3D Printed Electronic Skin for Strain, Pressure and Temperature Sensing

Electronic skin (E-skin) that can mimic the flexibility and stretchability of human skin with sensing capabilities, holds transformative potential in robotics, wearable technology, and healthcare. However, developing E-skin poses significant challenges such as creating durable materials with skin-like flexibility, integrating biosensing abilities, and using advanced fabrication techniques for wearable or implantable applications. To overcome these hurdles, we have fabricated a 3D-printed electronic skin utilizing a novel class of nanoengineered hydrogels with tunable electronic and thermal biosensing capabilities. Our methodology takes advantage of shear-thinning behavior in hydrogel precursors, allowing us to construct intricate 2D and 3D electronic structures.
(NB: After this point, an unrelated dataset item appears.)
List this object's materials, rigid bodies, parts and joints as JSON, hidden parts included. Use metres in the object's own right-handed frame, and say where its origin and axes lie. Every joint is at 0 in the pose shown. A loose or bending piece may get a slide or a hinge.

We simulate the elasticity of skin using triple crosslinking in a robust fungal exopolysaccharide, pullulan, while defect-rich 2D molybdenum disulfide (MoS₂) nanoassemblies ensure high electrical conductivity. The addition of polydopamine nanoparticles enhances adhesion to wet tissue. The hydrogel exhibits outstanding flexibility, stretchability, adhesion, mouldability, and electrical conductivity. A distinctive feature of this technology is the precise detection of dynamic changes in strain, pressure, and temperature. As a human motion tracker, phonatory-recognition platform, flexible touchpad, and thermometer, this technology represents a breakthrough in flexible wearable skins and holds transformative potential for the future of robotics and human-machine interfaces.